Evaluate the following limit: \[ \lim_{\theta \to -\frac{\pi}{4}} \frac{\cos\theta + \sin\theta}{\theta + \frac{\pi}{4}}. \]

• A. \( 0 \)
• B. \( 1 \)
• C. \( \sqrt{2} \)
• D. \( \frac{1}{\sqrt{2}} \)

Hint:

For limits involving trigonometric functions, use appropriate substitutions and trigonometric identities to simplify the expression before evaluating the limit.

Answer 1

The Correct Option is C

We are tasked with evaluating the following limit: \[ \lim_{\theta \to -\frac{\pi}{4}} \frac{\cos\theta + \sin\theta}{\theta + \frac{\pi}{4}}. \] Step 1: Simplify the denominator. Let \( \theta + \frac{\pi}{4} = h \).
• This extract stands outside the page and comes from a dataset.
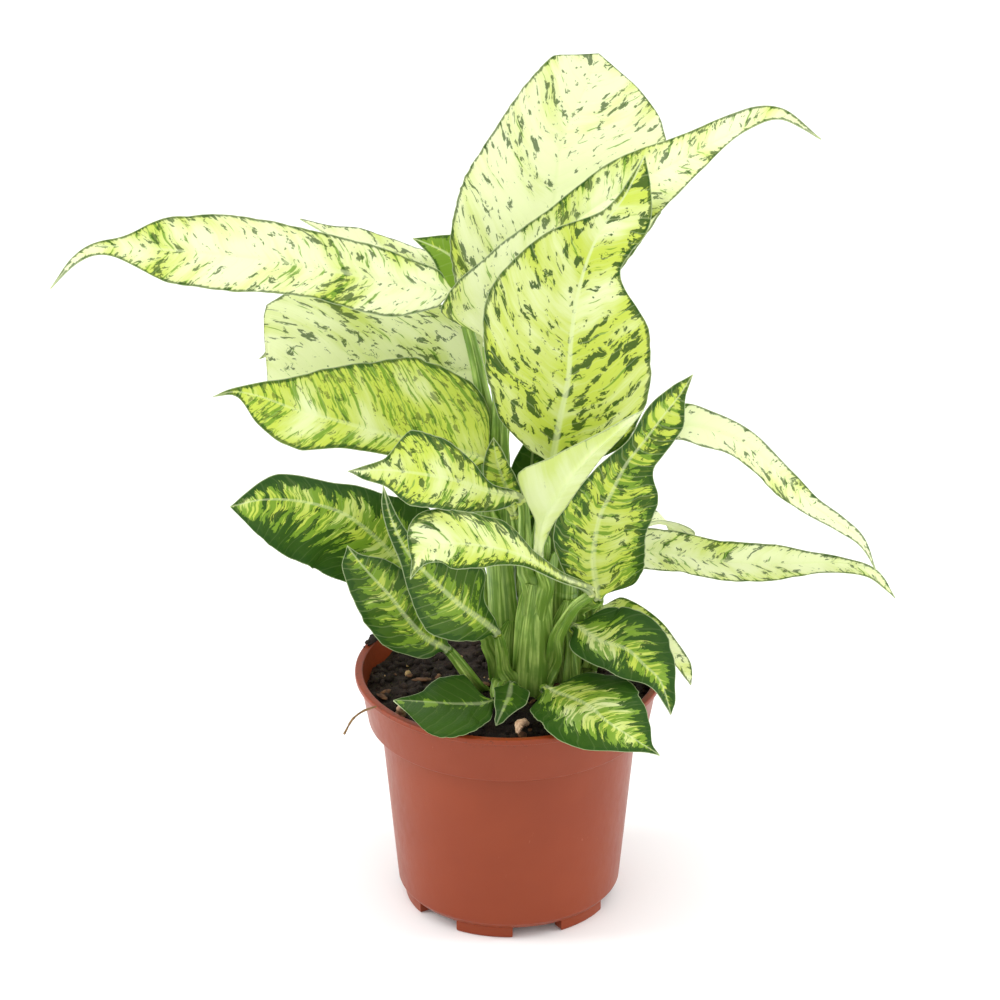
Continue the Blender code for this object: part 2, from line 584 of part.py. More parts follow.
def build_litter(skins, group):
    """Small loose things on the compost and the rim."""
    build_tube("root_fibre", [(-51, -33, 98), (-56, -36, 97.5), (-60, -40, 96), (-63, -46, 93)],
               [0.5, 0.5, 0.45, 0.3], skins["dry"], group, 6)
    build_tube("dry_sheath", [(5, -36, 92.5), (5, -41, 95), (4, -46, 97), (3, -50, 95.5)],
               [1.2, 2.4, 2.0, 0.7], skins["dry"], group, 8)
    build_tube("dry_hook", [(-41, -29, 92), (-42, -31, 96), (-40, -33, 99.5), (-37, -34, 98.5)],
               [1.4, 1.3, 1.1, 0.6], skins["dry"], group, 8)


def centre_on_origin():
    """Shifts every object so that the plant's plan centre is over the origin."""
    bpy.context.view_layer.update()
    graph = bpy.context.evaluated_depsgraph_get()
    low = Vector((1e9, 1e9, 1e9))
    high = -low
    for obj in bpy.data.objects:
        if obj.hide_render or obj.type != "MESH":
            continue
        for corner in obj.evaluated_get(graph).bound_box:
            p = obj.matrix_world @ Vector(corner)
            low = Vector(map(min, low, p))
            high = Vector(map(max, high, p))
    middle = (low + high) / 2
    for obj in bpy.data.objects:
        obj.location -= Vector((middle.x, middle.y, low.z))


def main():
    clear_scene()
    plant = collection("potted_dieffenbachia")
    helpers = collection("cutters", shown=False)
    skins = {
        "pot": material("pot_plastic", (0.42, 0.13, 0.07), 0.4),
        "soil": material("compost", (0.015, 0.01, 0.007), 0.95),
        "cane": material("cane_green", (0.2, 0.38, 0.07), 0.45),
        "pale": material("leaf_pale", (0.72, 0.85, 0.38), 0.4),
        "mid": material("leaf_mid", (0.4, 0.62, 0.1), 0.4),
        "dark": material("leaf_dark", (0.08, 0.22, 0.04), 0.4),
        "dry": material("dry_matter", (0.35, 0.22, 0.12), 0.85),
    }
    build_pot(skins["pot"], plant, helpers)
    build_soil(skins["soil"], plant, helpers)
    for name in CANES:
        build_cane(name, skins["cane"], plant)
    for name, shape in LEAVES.items():
        build_leaf(name, shape, skins, plant)
    build_litter(skins, plant)
    centre_on_origin()


main()
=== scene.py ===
"""Potted dieffenbachia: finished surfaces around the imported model.

Plant dimensions in the tables are millimetres from the pot's axis and the floor; the pot's
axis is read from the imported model. Objects are made in metres.
"""

import math
import random
from functools import partial

import bmesh
import bpy
import numpy as np
from bpy.props import FloatProperty, FloatVectorProperty, PointerProperty
from mathutils import Matrix, Vector, noise


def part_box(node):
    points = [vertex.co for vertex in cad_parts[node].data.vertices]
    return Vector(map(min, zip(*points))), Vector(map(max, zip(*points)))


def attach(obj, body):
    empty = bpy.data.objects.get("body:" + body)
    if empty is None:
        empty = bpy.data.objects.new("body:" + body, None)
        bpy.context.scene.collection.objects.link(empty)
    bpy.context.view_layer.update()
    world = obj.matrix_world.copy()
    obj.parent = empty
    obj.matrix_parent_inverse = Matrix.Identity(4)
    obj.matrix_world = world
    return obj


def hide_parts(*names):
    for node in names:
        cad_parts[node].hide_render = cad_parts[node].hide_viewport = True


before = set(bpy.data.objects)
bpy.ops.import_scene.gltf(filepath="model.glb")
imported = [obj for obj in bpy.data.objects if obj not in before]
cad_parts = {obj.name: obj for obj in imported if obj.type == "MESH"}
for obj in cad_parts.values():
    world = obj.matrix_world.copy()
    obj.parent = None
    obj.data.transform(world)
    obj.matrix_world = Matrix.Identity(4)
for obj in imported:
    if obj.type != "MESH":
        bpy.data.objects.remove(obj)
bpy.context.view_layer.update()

bl_info = {
    "name": "Potted dieffenbachia",
    "version": (1, 0, 0),
    "blender": (4, 5, 0),
    "location": "3D View > Sidebar > Dieffenbachia",
    "description": "Leaves, stems, compost, nursery pot and a plain studio around the frame",
    "category": "Object",
}

MM = 0.001
GAP = 0.3
SPAN_STEPS = 40
FLOOR_HALF = 6.0
AIM_SHIFT = -0.0035

# Pot
POT_LOW, POT_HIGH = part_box("pot")
AXIS = (POT_LOW + POT_HIGH) / 2 * 1000
POT_HEIGHT = POT_HIGH.z * 1000
LIP_RADIUS = (POT_HIGH.x - POT_LOW.x) * 500
LIP_THICK = 2.3
COLLAR_TOP_RADIUS = 58.2
COLLAR_FOOT_RADIUS = 54.9
COLLAR_DROP = 20.5
WALL_TOP_RADIUS = 50.2
WALL_FOOT_RADIUS = 43.6
WALL = 1.2
FLOOR_HEIGHT = 4.6
FLOOR_THICK = 1.6
FOOT_RADIUS = 41.0
FOOT_WIDTH = 5.0
FOOT_ARC = 32.0
FOOT_COUNT = 6
FOOT_TURN = -104.0
DRAIN_RADIUS = 4.0
DRAIN_RING = 30.0

# Compost
SOIL_EDGE = 89.0
SOIL_CROWN = 91.5

STATIONS = (0.05, 0.18, 0.35, 0.52, 0.68, 0.82, 0.93)
CANE_FOOT = 82.0
# name, foot x y, tip x y z, foot and tip radius
CANES = {
    "cane_left": ((-1, 6), (-5, 6, 190), 5.8, 3.8),
    "cane_front": ((9, -4), (12, -8, 160), 6.2, 4.2),
    "cane_right": ((21, 3), (22, 4, 150), 5.6, 4.2),
    "cane_rear": ((28, 14), (30, 17, 128), 4.6, 3.4),
}
# name, cane, low and high end, facing direction and half spread in degrees, flare in mm
SHEATHS = (
    ("sheath_front_outer", "cane_front", 86, 140, -100, 95, 1.5),
    ("sheath_front_inner", "cane_front", 100, 152, -30, 80, 1.0),
    ("sheath_left_outer", "cane_left", 87, 118, -60, 100, 1.2),
    ("sheath_left_inner", "cane_left", 112, 170, -120, 80, 0.8),
    ("sheath_right_outer", "cane_right", 86, 128, -70, 95, 1.6),
    ("sheath_rear_outer", "cane_rear", 87, 116, 60, 95, 1.2),
)


def leaf(skin, stalk, rib, face, left, right, fold=(12, 12), curl=(4, 4), wave=(1, 2.2, 0.3)):
    """One leaf. Points run from the stalk's foot to the blade's tip; face is the upper side's
    direction at the blade's foot, middle and tip; left and right are half-widths at STATIONS
    as seen from above with the tip ahead; fold and curl are degrees, on the left and the right;
    wave is the margin's ripple height, how many waves, and where they start."""
    return dict(skin=skin, stalk=stalk, rib=rib, face=face, left=left, right=right,
                fold=fold, curl=curl, wave=wave)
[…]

As \( \theta \to -\frac{\pi}{4} \), we have \( h \to 0 \), and the expression becomes: \[ \lim_{h \to 0} \frac{\cos\left(\frac{\pi}{4} - h\right) + \sin\left(\frac{\pi}{4} - h\right)}{h}. \] Step 2: Apply trigonometric identities to simplify the numerator. Using the angle subtraction identities for cosine and sine: \[ \cos\left(\frac{\pi}{4} - h\right) = \cos\frac{\pi}{4}\cos h + \sin\frac{\pi}{4}\sin h, \] \[ \sin\left(\frac{\pi}{4} - h\right) = \sin\frac{\pi}{4}\cos h - \cos\frac{\pi}{4}\sin h. \] Adding these two expressions together: \[ \cos\left(\frac{\pi}{4} - h\right) + \sin\left(\frac{\pi}{4} - h\right) = \left(\cos\frac{\pi}{4} + \sin\frac{\pi}{4}\right)\cos h + \left(\sin\frac{\pi}{4} - \cos\frac{\pi}{4}\right)\sin h. \] Since \( \cos\frac{\pi}{4} = \sin\frac{\pi}{4} = \frac{1}{\sqrt{2}} \), the expression simplifies to: \[ \cos\left(\frac{\pi}{4} - h\right) + \sin\left(\frac{\pi}{4} - h\right) = \sqrt{2}\cos h. \] Step 3: Compute the limit. Substituting the simplified numerator back into the limit: \[ \lim_{h \to 0} \frac{\sqrt{2}\cos h}{h}. \] As \( h \to 0 \), \( \cos h \to 1 \), so the limit evaluates to: \[ \sqrt{2}. \] Final Answer: The value of the limit is: \[ \boxed{\sqrt{2}}. \]